■ Given exercise
Return all of the entries exactly as written.

■ Excerpted records
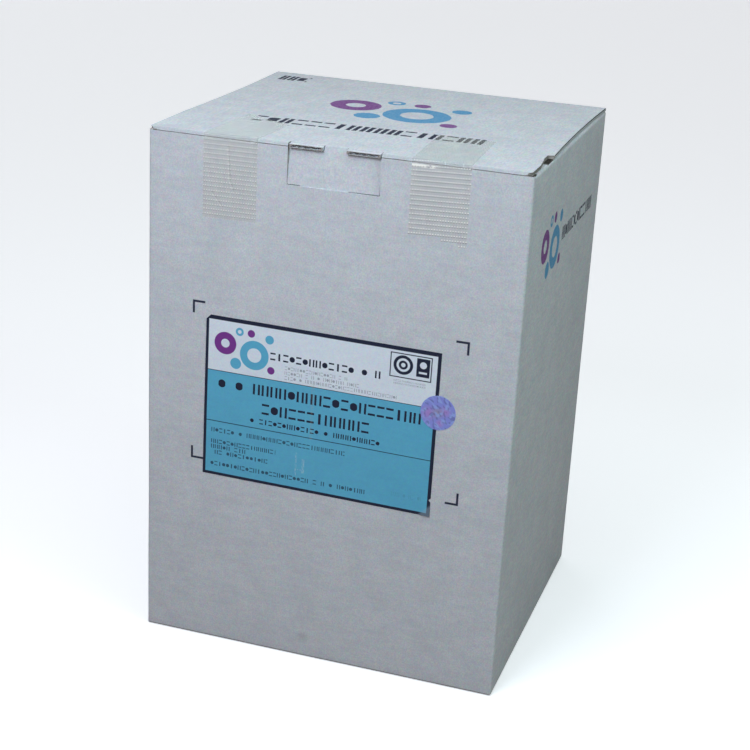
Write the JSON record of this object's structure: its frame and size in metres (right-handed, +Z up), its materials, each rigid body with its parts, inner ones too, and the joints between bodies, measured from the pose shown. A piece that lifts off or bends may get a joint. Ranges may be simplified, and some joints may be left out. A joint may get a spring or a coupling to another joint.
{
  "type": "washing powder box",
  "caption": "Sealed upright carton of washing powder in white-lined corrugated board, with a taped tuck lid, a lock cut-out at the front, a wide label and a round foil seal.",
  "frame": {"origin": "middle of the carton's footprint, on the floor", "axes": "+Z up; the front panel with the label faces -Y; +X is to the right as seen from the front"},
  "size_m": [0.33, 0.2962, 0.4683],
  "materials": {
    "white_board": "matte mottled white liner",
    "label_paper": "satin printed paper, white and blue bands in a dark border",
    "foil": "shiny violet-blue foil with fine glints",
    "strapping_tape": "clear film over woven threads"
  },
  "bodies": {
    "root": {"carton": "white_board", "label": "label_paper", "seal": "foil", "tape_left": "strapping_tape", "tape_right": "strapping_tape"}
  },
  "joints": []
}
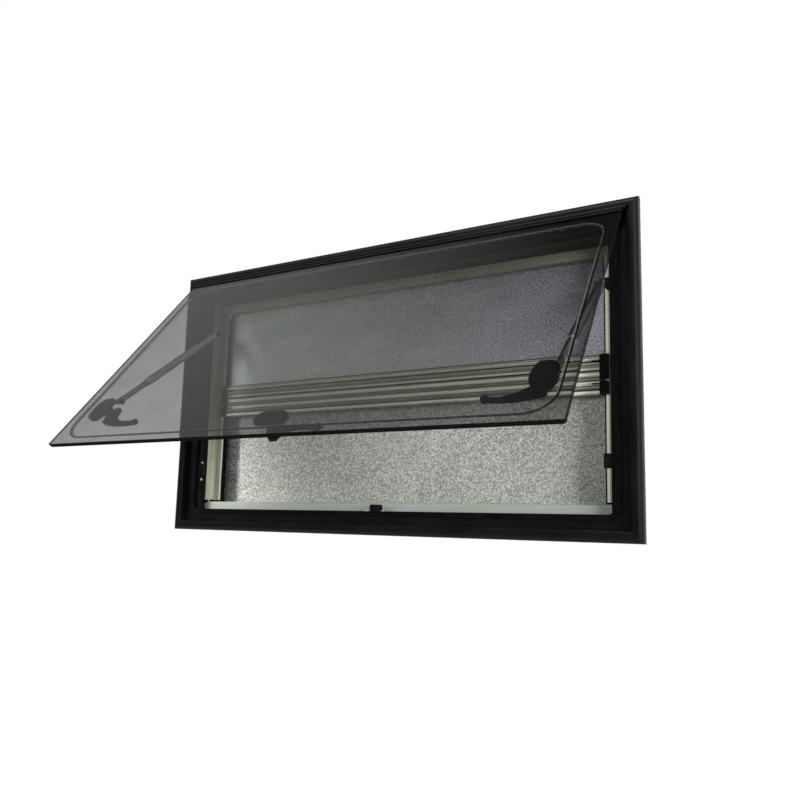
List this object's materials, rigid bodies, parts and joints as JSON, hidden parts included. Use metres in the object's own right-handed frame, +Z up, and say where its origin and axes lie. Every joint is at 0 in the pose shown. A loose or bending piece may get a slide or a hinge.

■ Completed exercise
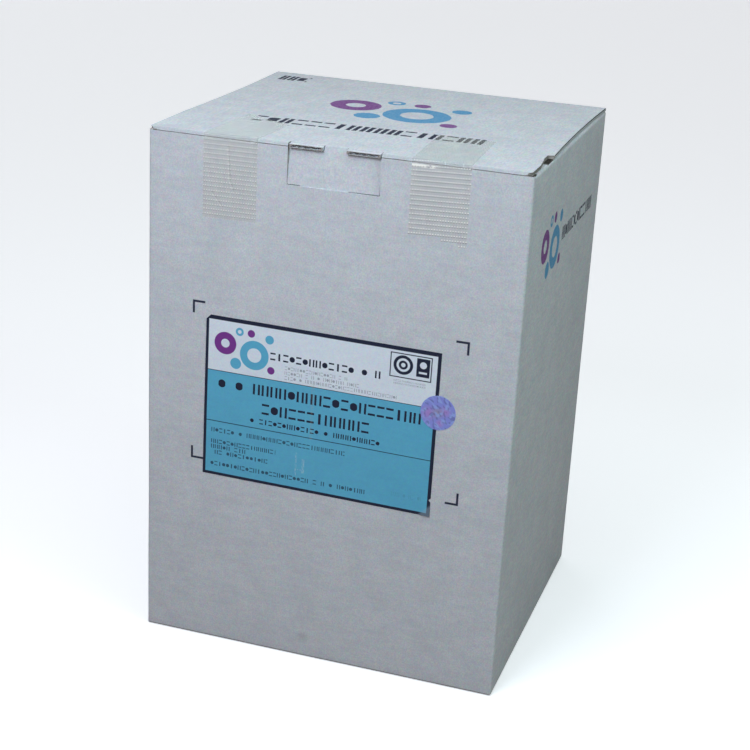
Write the JSON record of this object's structure: its frame and size in metres (right-handed, +Z up), its materials, each rigid body with its parts, inner ones too, and the joints between bodies, measured from the pose shown. A piece that lifts off or bends may get a joint. Ranges may be simplified, and some joints may be left out. A joint may get a spring or a coupling to another joint.
{
  "type": "washing powder box",
  "caption": "Sealed upright carton of washing powder in white-lined corrugated board, with a taped tuck lid, a lock cut-out at the front, a wide label and a round foil seal.",
  "frame": {"origin": "middle of the carton's footprint, on the floor", "axes": "+Z up; the front panel with the label faces -Y; +X is to the right as seen from the front"},
  "size_m": [0.33, 0.2962, 0.4683],
  "materials": {
    "white_board": "matte mottled white liner",
    "label_paper": "satin printed paper, white and blue bands in a dark border",
    "foil": "shiny violet-blue foil with fine glints",
    "strapping_tape": "clear film over woven threads"
  },
  "bodies": {
    "root": {"carton": "white_board", "label": "label_paper", "seal": "foil", "tape_left": "strapping_tape", "tape_right": "strapping_tape"}
  },
  "joints": []
}
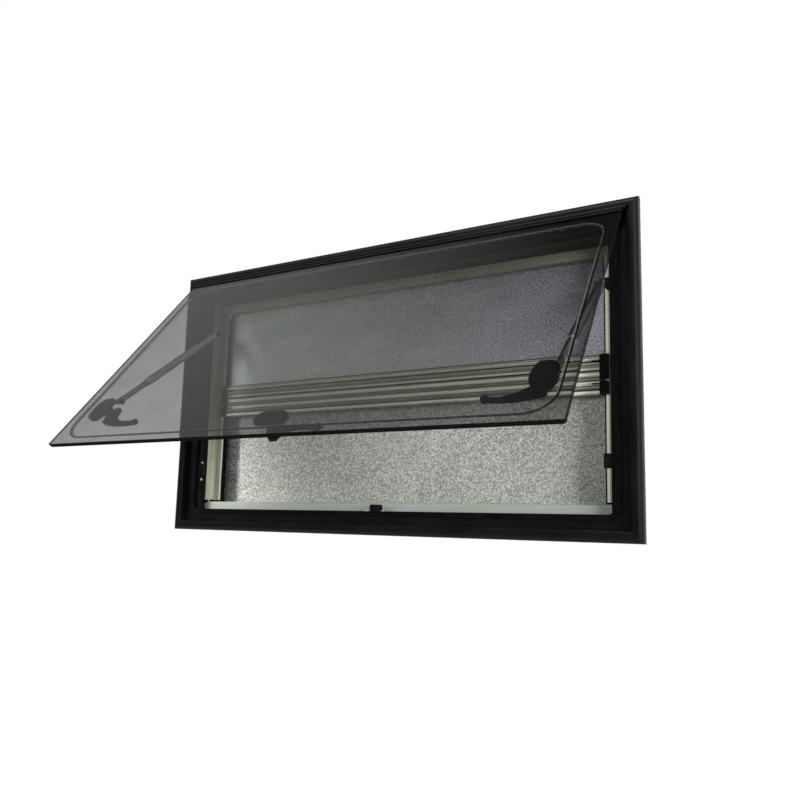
List this object's materials, rigid bodies, parts and joints as JSON, hidden parts included. Use metres in the object's own right-handed frame, +Z up, and say where its origin and axes lie. Every joint is at 0 in the pose shown. A loose or bending piece may get a slide or a hinge.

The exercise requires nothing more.